Quote the data below in full, please, without altering anything.

-- START OF GIVEN INFORMATION --

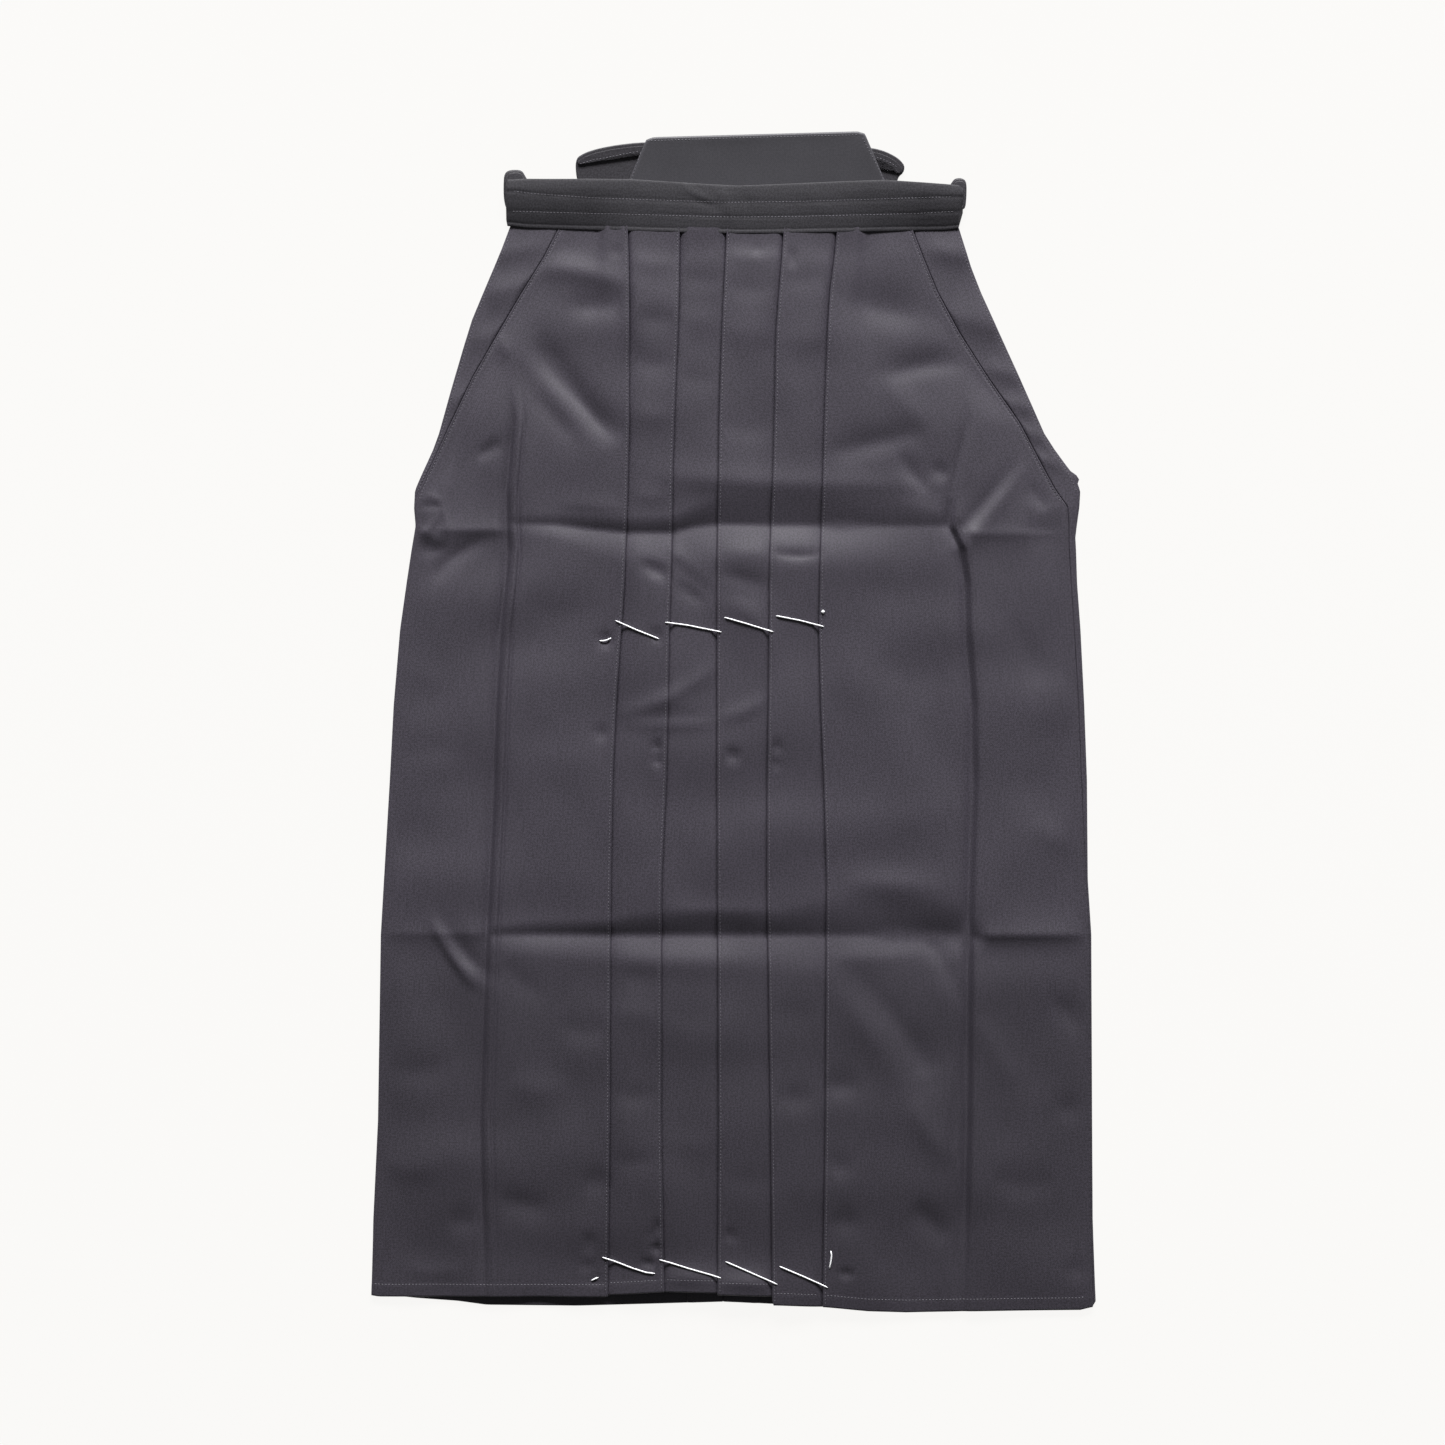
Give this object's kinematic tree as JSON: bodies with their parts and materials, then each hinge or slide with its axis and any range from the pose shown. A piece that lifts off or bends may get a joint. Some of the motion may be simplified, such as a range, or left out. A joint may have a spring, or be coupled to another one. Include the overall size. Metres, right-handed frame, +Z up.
{
  "type": "hakama trousers laid flat",
  "caption": "Pleated divided trousers with a folded front waistband, a stiff back board and folded straps, lying flat with the front up.",
  "frame": {"origin": "middle of the garment's outline, on the surface it lies on", "axes": "+Z up out of the front, +Y from the hems to the waist, +X to the right of the front as seen from above, which is the wearer's left"},
  "size_m": [0.618, 1.0064, 0.0119],
  "materials": {
    "twill_front": "smooth fine twill, charcoal black with a violet cast and a soft satin sheen",
    "twill_back": "the same smooth fine twill on the back panels and the gusset",
    "band_cloth": "the same twill folded over a stiffener and stitched in two rows",
    "board_cloth": "the same twill stretched over a stiff board",
    "strap_cloth": "folded straps of the same twill with stitched edges",
    "basting_thread": "soft white cotton basting thread"
  },
  "bodies": {
    "root": {"front_right_leg": "twill_front", "front_left_leg": "twill_front", "back_right_leg": "twill_back", "back_left_leg": "twill_back", "crotch_gusset": "twill_back", "front_waistband": "band_cloth", "back_board": "board_cloth", "back_strap_right": "strap_cloth", "back_strap_left": "strap_cloth", "front_strap_right": "strap_cloth", "front_strap_left": "strap_cloth"}
  },
  "joints": []
}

-- END OF GIVEN INFORMATION --

__PROBLEM SOLUTION__:
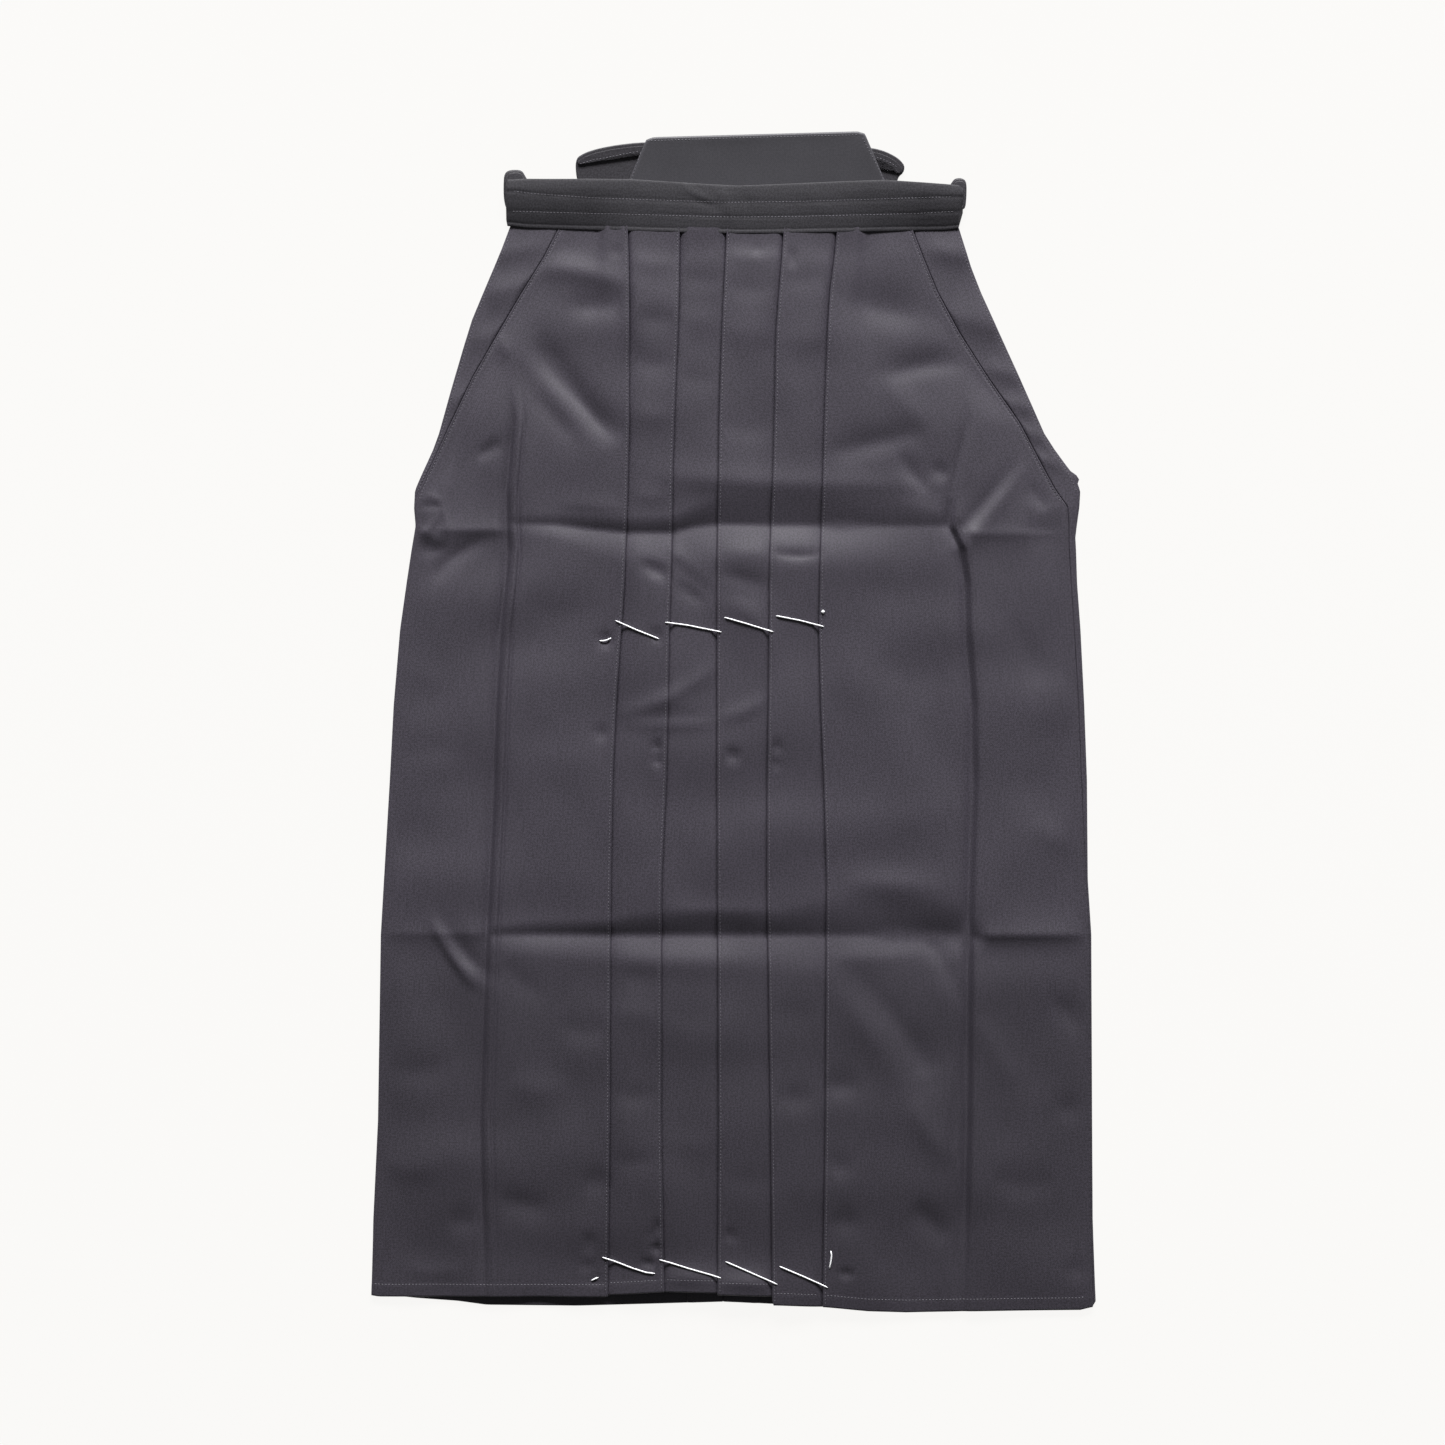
Give this object's kinematic tree as JSON: bodies with their parts and materials, then each hinge or slide with its axis and any range from the pose shown. A piece that lifts off or bends may get a joint. Some of the motion may be simplified, such as a range, or left out. A joint may have a spring, or be coupled to another one. Include the overall size. Metres, right-handed frame, +Z up.
{
  "type": "hakama trousers laid flat",
  "caption": "Pleated divided trousers with a folded front waistband, a stiff back board and folded straps, lying flat with the front up.",
  "frame": {"origin": "middle of the garment's outline, on the surface it lies on", "axes": "+Z up out of the front, +Y from the hems to the waist, +X to the right of the front as seen from above, which is the wearer's left"},
  "size_m": [0.618, 1.0064, 0.0119],
  "materials": {
    "twill_front": "smooth fine twill, charcoal black with a violet cast and a soft satin sheen",
    "twill_back": "the same smooth fine twill on the back panels and the gusset",
    "band_cloth": "the same twill folded over a stiffener and stitched in two rows",
    "board_cloth": "the same twill stretched over a stiff board",
    "strap_cloth": "folded straps of the same twill with stitched edges",
    "basting_thread": "soft white cotton basting thread"
  },
  "bodies": {
    "root": {"front_right_leg": "twill_front", "front_left_leg": "twill_front", "back_right_leg": "twill_back", "back_left_leg": "twill_back", "crotch_gusset": "twill_back", "front_waistband": "band_cloth", "back_board": "board_cloth", "back_strap_right": "strap_cloth", "back_strap_left": "strap_cloth", "front_strap_right": "strap_cloth", "front_strap_left": "strap_cloth"}
  },
  "joints": []
}